When it comes to getting more followers, the book has two very specific hints that I’ve found to be effective. First, put your twitter handle in your email signature. I employed this recently and I’m already seeing results. When it comes to siphoning followers from visitors to your blog, Twitter Power recommend the following trick: put a link at the top of your blog that says, “Follow me on twitter here.” The important components being the lowercase “t” in the word “twitter” and the word “here” linked. Apparently, all the different variations of “Follow me on twitter” links were tested for their effectiveness and the above drew the most followers.
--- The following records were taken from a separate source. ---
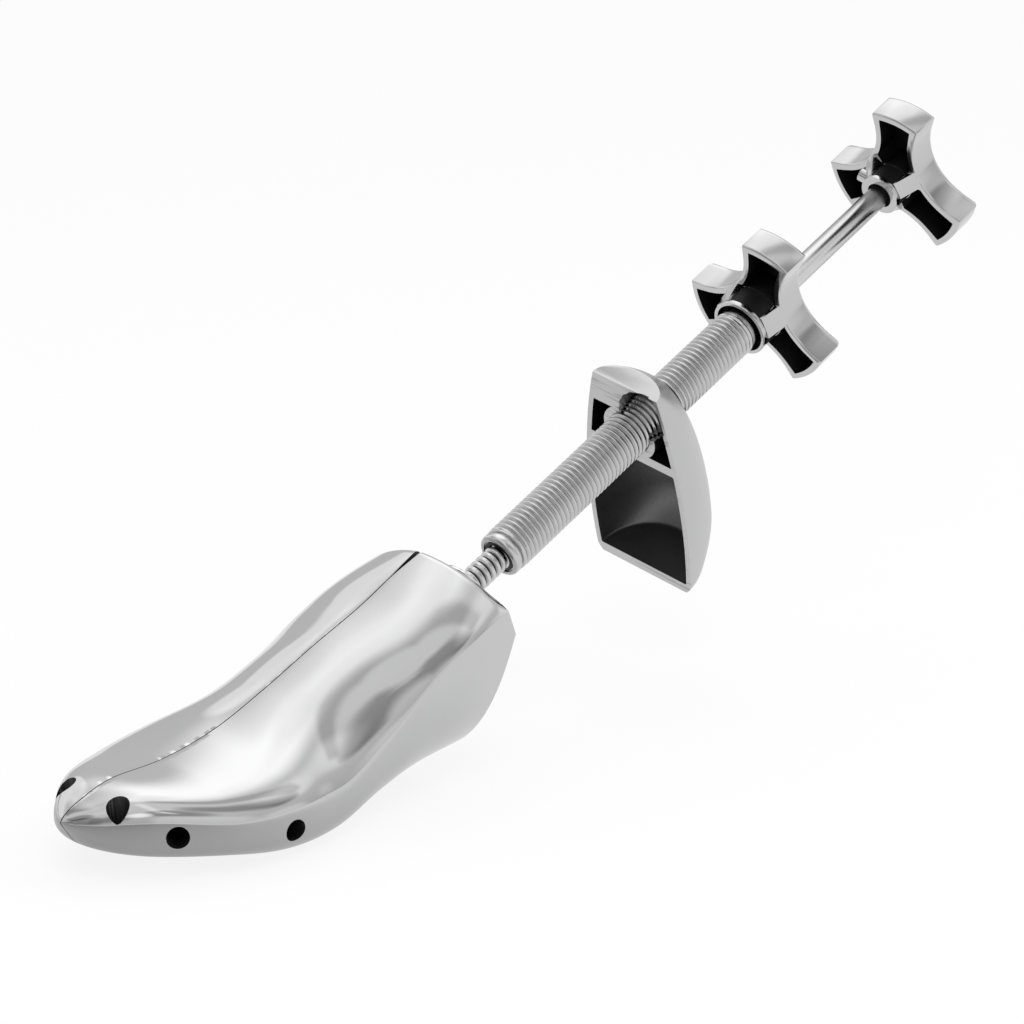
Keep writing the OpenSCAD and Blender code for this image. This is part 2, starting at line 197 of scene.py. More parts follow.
FLOOR_HALF, FLOOR_DROP = 6.0, 0.0006
FLOOR_BASE, FLOOR_MIRRORED, FLOOR_LIT = 0.85, 0.954, 0.135
# The grey patch shows only in mirrors: a painted reflection.
PATCH_PLACE, PATCH_FULL, PATCH_GONE, PATCH_AMOUNT = (-0.52, -0.06, 0), 0.21, 0.56, -0.57


def make_floor():
    """Floor: one large sheet, plain white to the camera. Castings mirror it with one soft grey
    patch, a smooth step of the distance from its place. The glow that they mirror is that level
    less what the lamps add, over the glow's share."""
    mesh = bpy.data.meshes.new("floor")
    corners = [(x * FLOOR_HALF, y * FLOOR_HALF, 0) for x, y in ((-1, -1), (1, -1), (1, 1), (-1, 1))]
    mesh.from_pydata(corners, [], [(0, 1, 2, 3)])
    floor = bpy.data.objects.new("floor", mesh)
    floor.location.z = -FLOOR_DROP
    bpy.context.scene.collection.objects.link(floor)
    material = bpy.data.materials.new("floor")
    material.use_nodes = True
    shade = Shade(material.node_tree)
    place = shade.add("TexCoord", output=3)
    away = shade.add("VectorMath", {"operation": "DISTANCE"}, {0: place, 1: PATCH_PLACE}, output=1)
    level = FLOOR_MIRRORED + (1 - away.step(PATCH_FULL, PATCH_GONE)) * PATCH_AMOUNT
    path = shade.tree.nodes.new("ShaderNodeLightPath")
    seen = Val(shade.tree, path.outputs["Is Camera Ray"])
    mirrored = Val(shade.tree, path.outputs["Is Glossy Ray"])
    mirrored = mirrored.math("MAXIMUM", Val(shade.tree, path.outputs["Is Transmission Ray"]))
    shown = ((level - FLOOR_LIT) * (1 / FLOOR_BASE)).math("MAXIMUM", 0.0)
    shown = shown * (1 - seen) + seen
    diffuse = shade.add("BsdfDiffuse", sockets={"Color": (FLOOR_BASE, FLOOR_BASE, FLOOR_BASE, 1)})
    glow = shade.add("Emission", sockets={"Color": shade.grey(shown), "Strength": 1.0})
    share = seen.math("MAXIMUM", mirrored) * FLOOR_BASE
    both = shade.add("MixShader", sockets={0: share, 1: diffuse, 2: glow})
    shade.add("OutputMaterial", sockets={"Surface": both})
    mesh.materials.append(material)


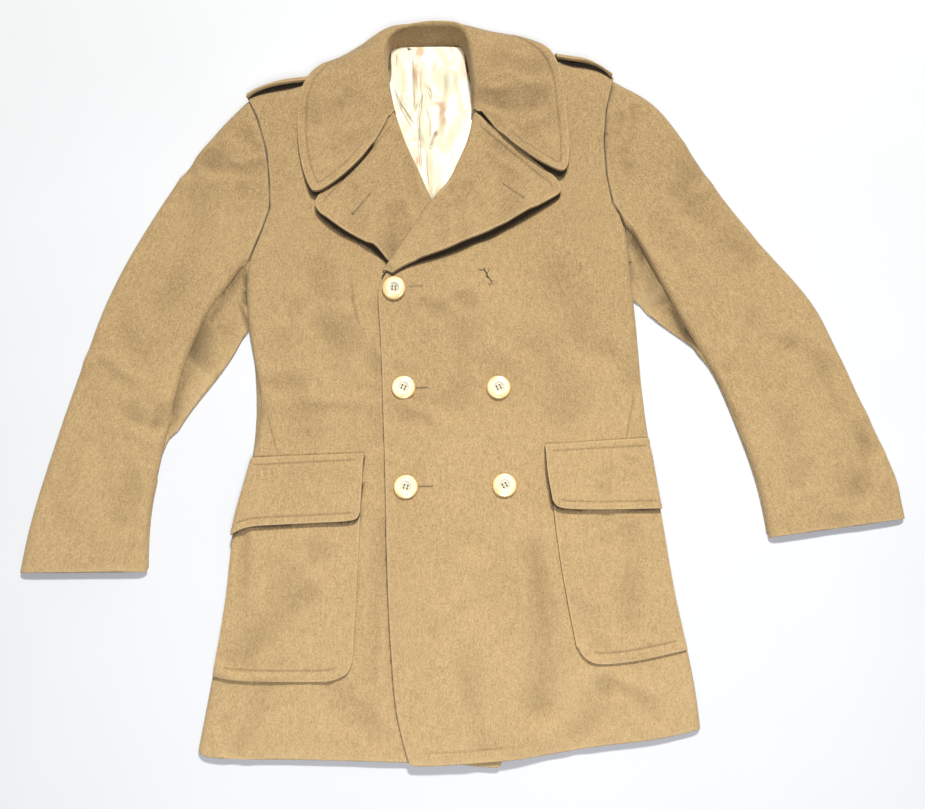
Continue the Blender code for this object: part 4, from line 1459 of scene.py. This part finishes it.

For further reading on how to better your Twitter (and general social networking) presence, I recommend the book, Crush It by Gary Vaynerchuk, which takes a slightly more philosophical look at Twitter, and why it’s a powerful medium.
Three Twitter Tools
Twit Feed: recommended in Twitter Power, this program is an effective, automated way to tweet the entries on your website or blog.
Tweet Deck: When it comes to monitoring what is happening on your twitter feed, Tweet Deck is the perfect app. Tweet Deck gives you the best possible interface for seeing everything that’s going on, on every corner of the twittersphere, by organizing your followers and followees by columns. It’s highly customizable and fairly lightweight.
Six Literary Folks to Follow
Bret Easton Ellis After a recent New York Magazine article called Twitter Bret Easton Ellis’s “real art form” his his number of follwers has spiked. Personally, I will take any BEE novel any day, over reading his feed. Personally, I find his feed a little hard to take at times but NYM has turned his account into a must watch, and thanks to Ellis enfant terrible persona, there’s never a shortage of controversy.
Colson Whitehead No less an authority than Richard Nash himself told me that Whitehead is one of the best lit-twitterers. Clearly he is one of those writers that has taken to Twitter with ease. He’s also good at posting articles and describing them in the little space available.
Joshua Mohr The Freelance Life’s favorite lit-fic-it-kid. His new novel Fight Song has received near universal praise. He’s also a solid re-tweeter. If Mohr re-tweets someone, they’re worth following.
Royal Young With his new book Fame Shark about to hit stores, Young is no doubt a young writer to watch. He’s Franzen for a new generation of readers. Catch him just before the rest of the universe does.
Jami Attenberg One of the busiest, most consistent young writers on the scene right now, Attenberg’s feed will inspire you to put pen to paper.
Agency Folk to Follow on Twitter
First, and etiquette warning:
I’ve written quite a bit about submitting to agents here at TFL and I understand the time during which you are waiting for a response to your submission is extremely difficult. It’s easy to fall into the trap of wanting to follow the agent who has your manuscript on Twitter in order to remind him that you exist, but I do not recommend this! Just don’t do it. Follow them afterward or before but not during.
Should you add them on Facebook? Absolutely not. You’re better off sending them a wink on OK Cupid.
Janet Reid She’s an agent, a blogger, and an all around advice giver for aspiring writers.
Jason Ashlock President at Movable Type, Ashlock is known as one of the great risk takers in the agency world. He’s also considered one of the best when it comes to navigating the digital literary climate.
Trident Media Trident has become known as one of the go-to spots for edgy, dark writers.
Richard Florest An agent at Rob Wiesbach with a solid eye for interesting fiction.
Foundry Literary Media Probably the strongest independent literary agency in New York City. From Patrick DeWitt to the smash hit ALS memoir Until I Say Goodbye, Foundry has become the place to be for driven authors.